Mantovano e l’allarme droga sottovalutato da alcuni magistrati
“Il 14 marzo 2025 il Tribunale di Cagliari assolve T.K. e S.J., arrestati il 20 novembre 2024 perché trovati in possesso di 3,975 kg di marijuana, col 15,9% di THC (per il perito tale quantitativo è idoneo a confezionare 22.387 dosi): per il Tribunale non vi era prova che quei 4 chili di droga fossero destinati alla cessione a terzi”. E “il 15 novembre 2024 il Tribunale di Siracusa assolve X, trovato nel territorio di Avola nel maggio 2024 con quantitativo idoneo a confezionare 974 dosi di hashish e 387 di marijuana, ritenendo tale quantita’ destinata a uso personale”. Inoltre, “il primo dicembre 2023 il Tribunale di Cassino assolve Y, trovato in possesso di 300 grammi di marijuana e di 38 rami di pianta di canapa in essiccazione (in totale oltre 500 grammi), perché ritenuti destinati a uso personale. E il 5 novembre 2022, per la stessa ragione, la Corte d’appello di Milano assolve Z dalla detenzione di grammi 350 circa di marijuana”. Non solo: “nel maggio 2021, con la medesima motivazione, il Tribunale di Firenze assolve J dal possesso di 450 grammi di marijuana, pari a 1927 dosi (fatti del settembre 2018). E nel marzo 2016 il Tribunale di Firenze assolve K, con precedenti specifici, per la detenzione di 597,6 grammi di cocaina (fatti del 21 febbraio 2015), pari a 3144 dosi, scrivendo in motivazione che, essendo K soggetto benestante, è in grado di procurare per sé una tale quantità di sostanza”. Infine, “il 2 gennaio 2015 il Tribunale di Roma assolve G.C., trovato due giorni prima in possesso di cocaina idonea a confezionare 300 dosi, sempre perché valutata per uso personale. E il 16 settembre 2005 la Corte di appello di Bari, con l’identica motivazione, assolve P.L., che il 21 maggio 2004 era stato arrestato al rientro in Italia dalla Colombia perche’ trovato in possesso di 1,62 kg di cocaina (5.500 dosi secondo l’accertamento del perito)”. Sono alcuni esempi di decisioni giudiziarie che il sottosegretario alla Presidenza del Consiglio nella lettera di risposta a un intervento del magistrato Vincenzo Capozza, uscito ieri sullo stesso quotidiano, in cui chiedeva a Mantovano di “indicarci le decisioni che hanno ritenuto l’uso personale nei casi di detenzione di qualche chilo di sostanza stupefacente”, perché, “se tali sentenze esistono, i giudici che le hanno emesse dovrebbero essere perseguiti disciplinarmente e duramente sanzionati”, secondo Capozza, “in ragione di un’applicazione ‘stupefacente’ delle norme”.ù
Lettera Mantovano -Il Fatto 16 novembre_251116_134807 (1)

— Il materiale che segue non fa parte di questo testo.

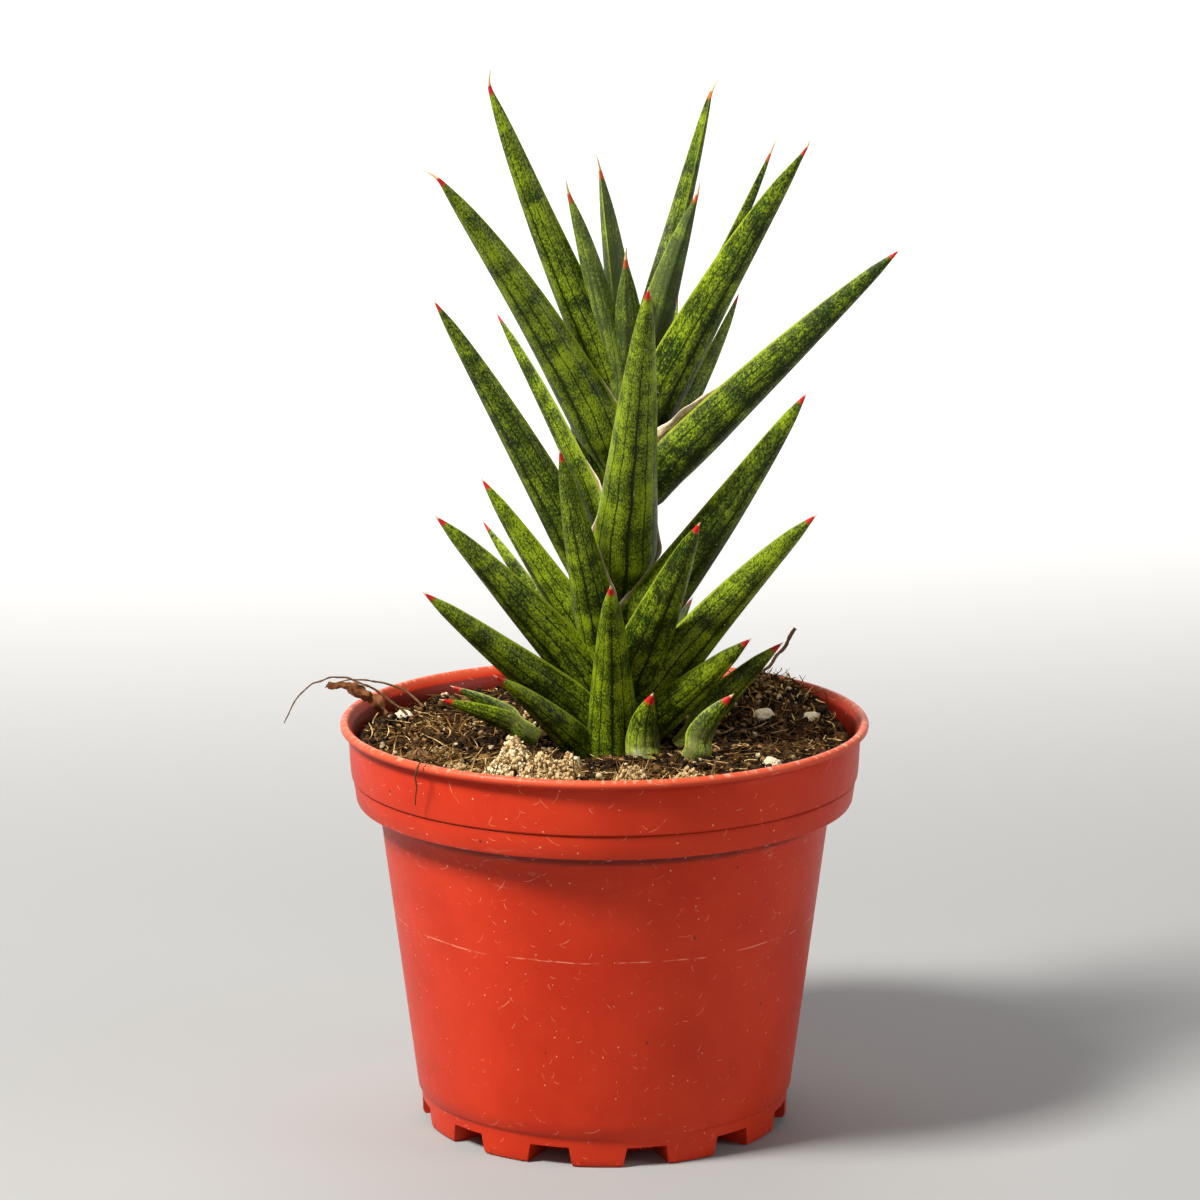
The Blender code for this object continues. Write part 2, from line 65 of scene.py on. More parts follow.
# %% Camera
CAMERA_PLACE = (0.0, -0.95, 0.32)
CAMERA_TIP = 0.2074  # radians below the horizon
lens = bpy.data.cameras.new("camera")
lens.lens = 129.0
lens.shift_x = -0.0038
camera = bpy.data.objects.new("camera", lens)
camera.location = CAMERA_PLACE
camera.rotation_euler = (0.5 * math.pi - CAMERA_TIP, 0.0, 0.0)
bpy.context.scene.collection.objects.link(camera)
bpy.context.scene.camera = camera
print("camera with a lens of", lens.lens, "mm")

# %% [markdown]
# ## Shader sums
#
# A pattern such as a leaf's stipple is a sum of simpler ones. Wiring such sums node by node hides
# the idea, so one small class wraps a node's output. Adding or multiplying two of them adds the
# Math node, and one method adds any other node: its settings first, then its sockets.


# %% A wire
class Wire:
    """One output of a material's nodes, which sums can be written with."""

    def __init__(self, tree, socket=None):
        self.tree = tree
        self.socket = socket

    def node(self, kind, settings=None, sockets=None, output=0):
        made = self.tree.nodes.new(kind)
        for key, value in (settings or {}).items():
            setattr(made, key, value)
        for key, value in (sockets or {}).items():
            if isinstance(value, Wire):
                self.tree.links.new(value.socket, made.inputs[key])
            else:
                made.inputs[key].default_value = value
        return Wire(self.tree, made.outputs[output])

    def math(self, operation, *others):
        return self.node("ShaderNodeMath", {"operation": operation}, dict(enumerate((self, *others))))

    def __add__(self, other):
        return self.math("ADD", other)

    __radd__ = __add__

    def __sub__(self, other):
        return self.math("SUBTRACT", other)

    def __rsub__(self, other):
        return self.math("MULTIPLY_ADD", -1.0, other)

    def __mul__(self, other):
        return self.math("MULTIPLY", other)

    __rmul__ = __mul__

    def __abs__(self):
        return self.math("ABSOLUTE")

    def step(self, low, high):
        """0 below low, 1 above high and smooth between. With low above high it falls instead."""
        sockets = {0: self, 1: low, 2: high}
        return self.node("ShaderNodeMapRange", {"interpolation_type": "SMOOTHSTEP"}, sockets)

    def near(self, place, width):
        """1 at a place, falling smoothly to 0 a width away."""
        return abs(self - place).step(width, 0.0)

    def mix(self, first, second):
        """The first colour where this is 0, and the second where it is 1."""
        sockets = {0: self}
        for key, color in ((6, first), (7, second)):
            sockets[key] = color if isinstance(color, Wire) else (*color, 1.0)
        return self.node("ShaderNodeMix", {"data_type": "RGBA"}, sockets, 2)

    def parts(self):
        """The three numbers of a vector."""
        split = self.node("ShaderNodeSeparateXYZ", None, {0: self})
        return [Wire(self.tree, output) for output in split.socket.node.outputs]

    def vector(self, x=0.0, y=0.0, z=0.0):
        return self.node("ShaderNodeCombineXYZ", None, {0: x, 1: y, 2: z})

    def noise(self, scale, detail=2.0, roughness=0.5, distortion=0.0):
        """Noise from 0 to 1 at this place."""
        sockets = {"Vector": self, "Scale": scale, "Detail": detail}
        sockets |= {"Roughness": roughness, "Distortion": distortion}
        return self.node("ShaderNodeTexNoise", None, sockets)

    def attribute(self, name, output="Fac"):
        return self.node("ShaderNodeAttribute", {"attribute_name": name}, None, output)

    def bump(self, strength, distance):
        sockets = {"Height": self, "Strength": strength, "Distance": distance}
        return self.node("ShaderNodeBump", None, sockets)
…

Le sentenze e le pronunce della Cassazione
“E’ superfluo sottolineare quanto decisioni del genere, cui si affiancano pronunce della Cassazione sull’onere della prova della destinazione a uso non personale a carico dell’accusa anche per quantità importanti, e sulla non punibilità della detenzione di droga destinata al consumo di gruppo, favoriscano la diffusione e lo spaccio di stupefacenti. Non so, per stare alla riflessione del dott. Capozza, se tutto ciò sia materia di disciplinare: è questione che non mi compete. Certamente vi è un problema di inadeguata percezione della gravità del fenomeno. Della quale è riflesso – così tento di rispondere anche all’altro quesito posto dal magistrato – i tempi diversi di risposta dei Tribunali di sorveglianza rispetto alle richieste, provenienti dai detenuti tossicodipendenti, di essere ammessi a percorsi di recupero in comunità, in alternativa alla permanenza in carcere. Perché alcuni Tribunali rispondono rapidamente, anche dopo un mese, e altri impiegano molto di più anche oltre un anno, così vanificando la buona volontà di affrontare quel difficile ma essenziale cammino di rinascita? E’ questo il senso della espressione ‘federalismo della giustizia”.